Domestic investment is expected to mainly drive Thai economic growth this year rather than external demand or private consumption. It is quite vital that the promised infrastructure project starts for the economy to perform better this year. If this happens, the economy is expected to grow slightly stronger by 2.8 percent in 2016, said Commerzbank in a research report. However, this is quite dependent on the fiscal boost coming through.

Meanwhile, the disinflationary pressures are being faced by the Thai economy. Last year, the country registered headline inflation of -0.9 percent. For this year, inflation is expected to be around 0 percent, reflecting risks on the downside to inflation due to the lower oil prices and moderate economic rebound.

However, Bank of Thailand (BoT) has downplayed the deflationary risks.

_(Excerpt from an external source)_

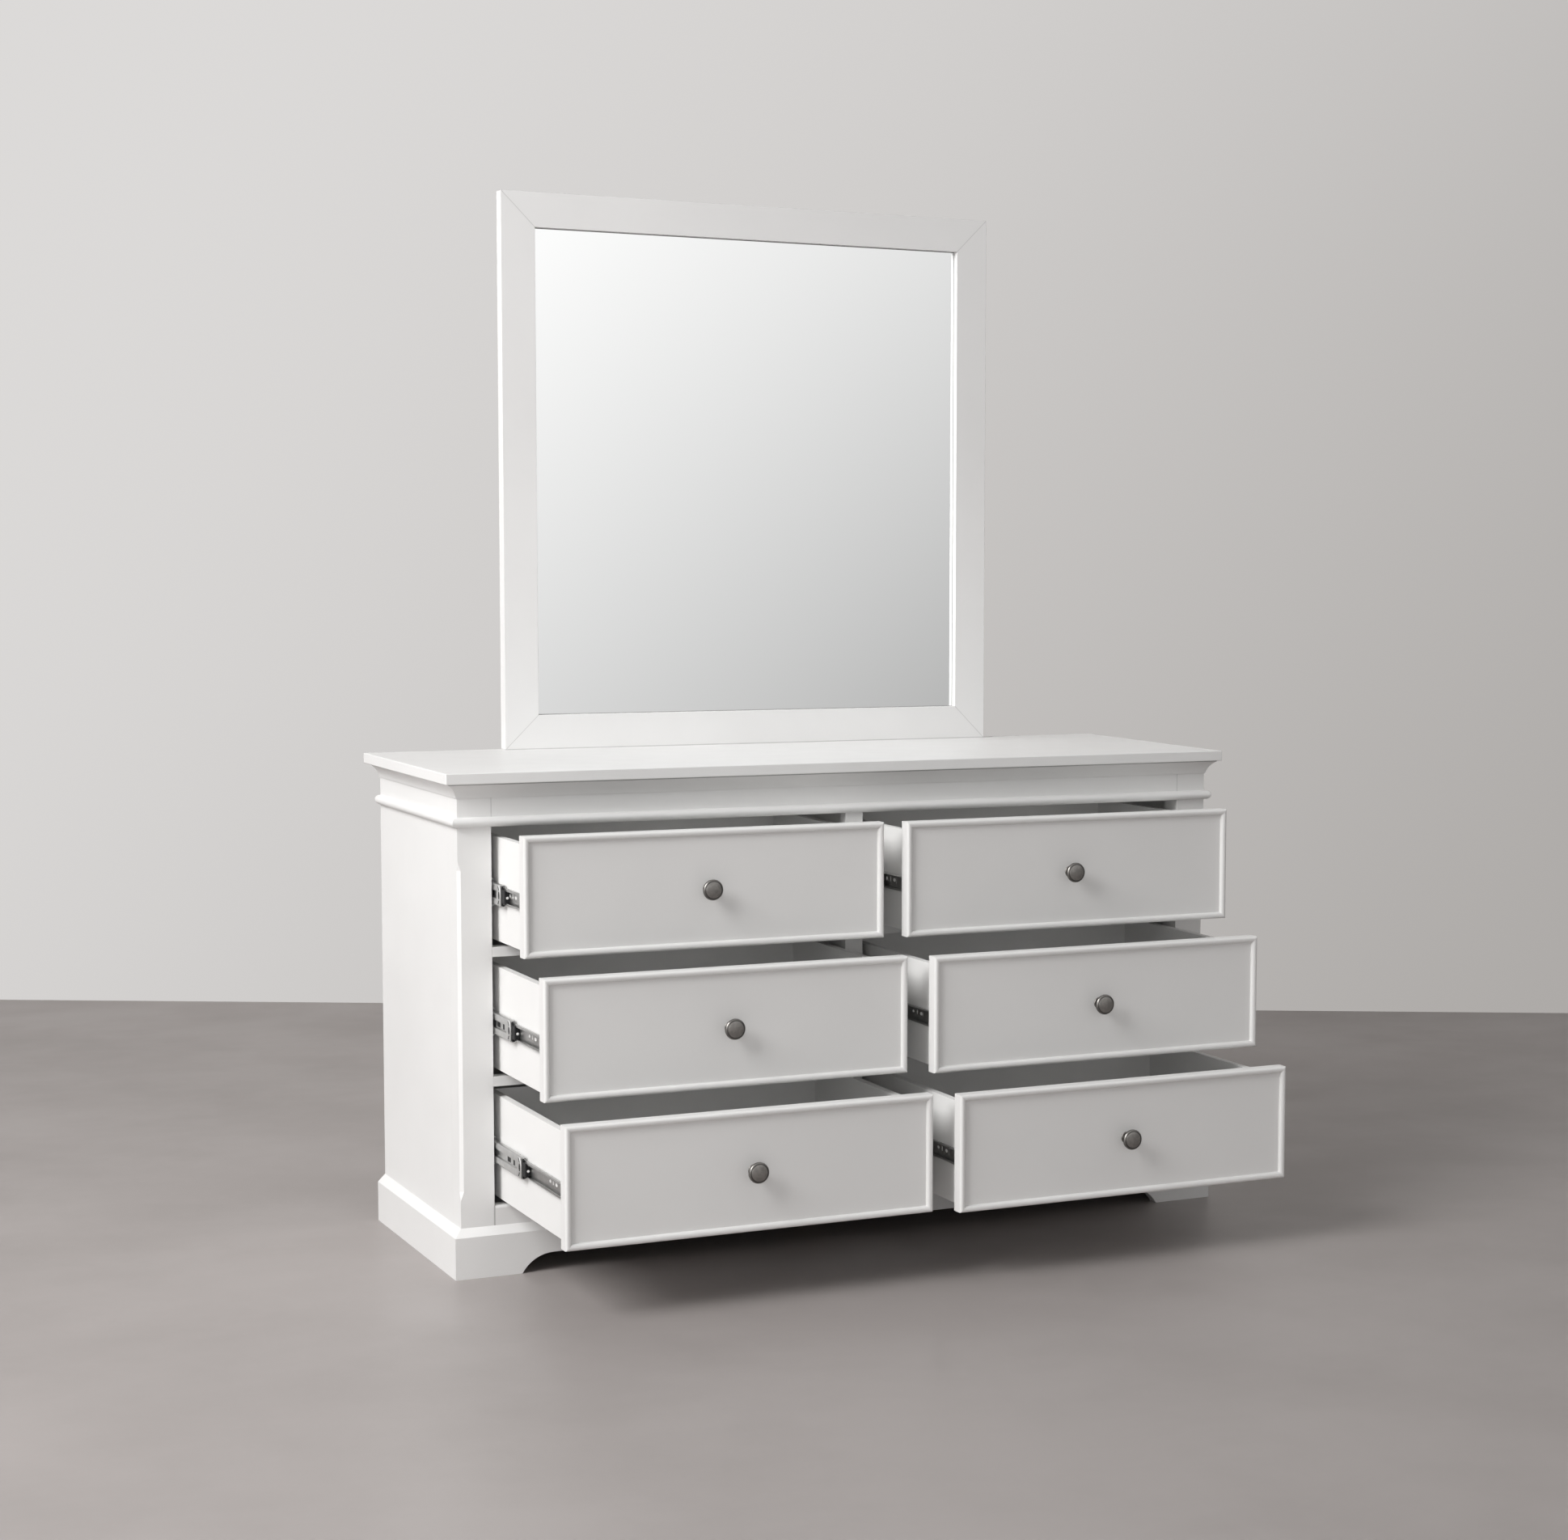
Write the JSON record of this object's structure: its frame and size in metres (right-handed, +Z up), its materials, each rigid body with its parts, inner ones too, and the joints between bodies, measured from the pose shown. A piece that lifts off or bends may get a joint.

It said that core inflation continues to hover around one percent. In spite of the low inflation environment, the central bank kept the key rate on hold at 1.5 percent in May. It last lowered rates by 50 basis points in the first half of 2015.

The BoT is likely to keep the rates on hold for the foreseeable future due to restricted effect on consumption expected given higher household debt to GDP and because of restricted pass through to investment given the subdued investor sentiment. In fact, the Bank of Thailand is likely to favour a weaker currency in order to keep loose monetary conditions and underpin exports, according to Commerzbank.

Last year, the THB (The Baht, curency of Thailand) was the third worst performer in Asia. It depreciated almost nine percent against the USD. This was because of the stronger USD, the central bank’s preference for a weaker THB, decelerating growth momentum and continuous political uncertainty. These factors are likely to keep dragging the THB.

“We forecast USD-THB at 36.70 by end-2016 on the assumption of a continued strong USD," noted Commerzbank.